I can't help but "educating" this budding developer at the spot. With unit testing framework so widely available, there is no other reason but laziness or unrealistic timeline that no unit test is written.

Automated build and unit tests are so crucial that it should be conducted across the team as early as possible. Once it is in place, all code changes will need to endure through the bunch of test cases, before it is allowed to get into trunk. It is all the little test case that aggregates help us to build the confidence of code change.


Stress

Stress - the urge or tension that we felt. We usually feel the stress when we have deadline to meet, or task that has zero tolerance of getting wrong.

Working under these constrain firstly results in a highly focused and very efficient work mode. But when the period of tense is prolonged, it's not only efficiency drops, but also the motivation gets diminished.

That's why setting realistic schedule and priority is so important. But they are usually skipped or poorly done. Lack of time and over ambitious are usually the cause. Ambitious, desire to be a hero or simply don't want to be looked down as obstacle are what leads to un-realistic schedule.
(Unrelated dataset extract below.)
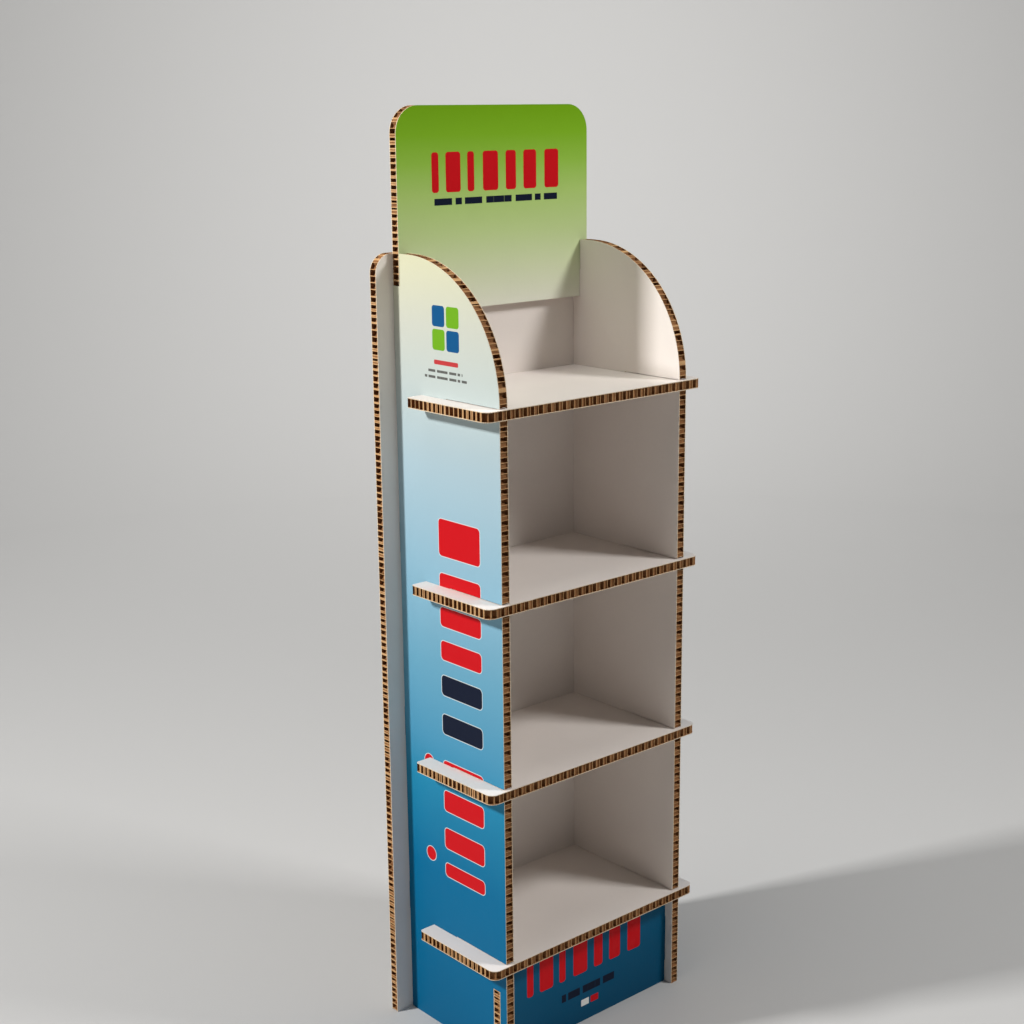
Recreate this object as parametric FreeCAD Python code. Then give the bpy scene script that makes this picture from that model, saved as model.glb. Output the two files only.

Be honest to oneself, and also to the decision are keys to reduce the un-necessary stress. Get the whole team involved instead of taking it all over by oneself, there's nothing must be done by YOU.

WTF is "Devlosophy"

Developer, or engineer, is not any different from a skillful craftsman. They polish on the code they write, making sure it is robust and reliable.

And like any skillful worker, they possess their own set of tools to do their work. And what's more, they have their set of "standard" in defining what is good, or not.

Me as a veteran in the industry for years. I have also developed my own standard and working approach, towards fulfilling and leading the development.

And I sum this up as "Devlosophy" - the philosophy I believe in software development.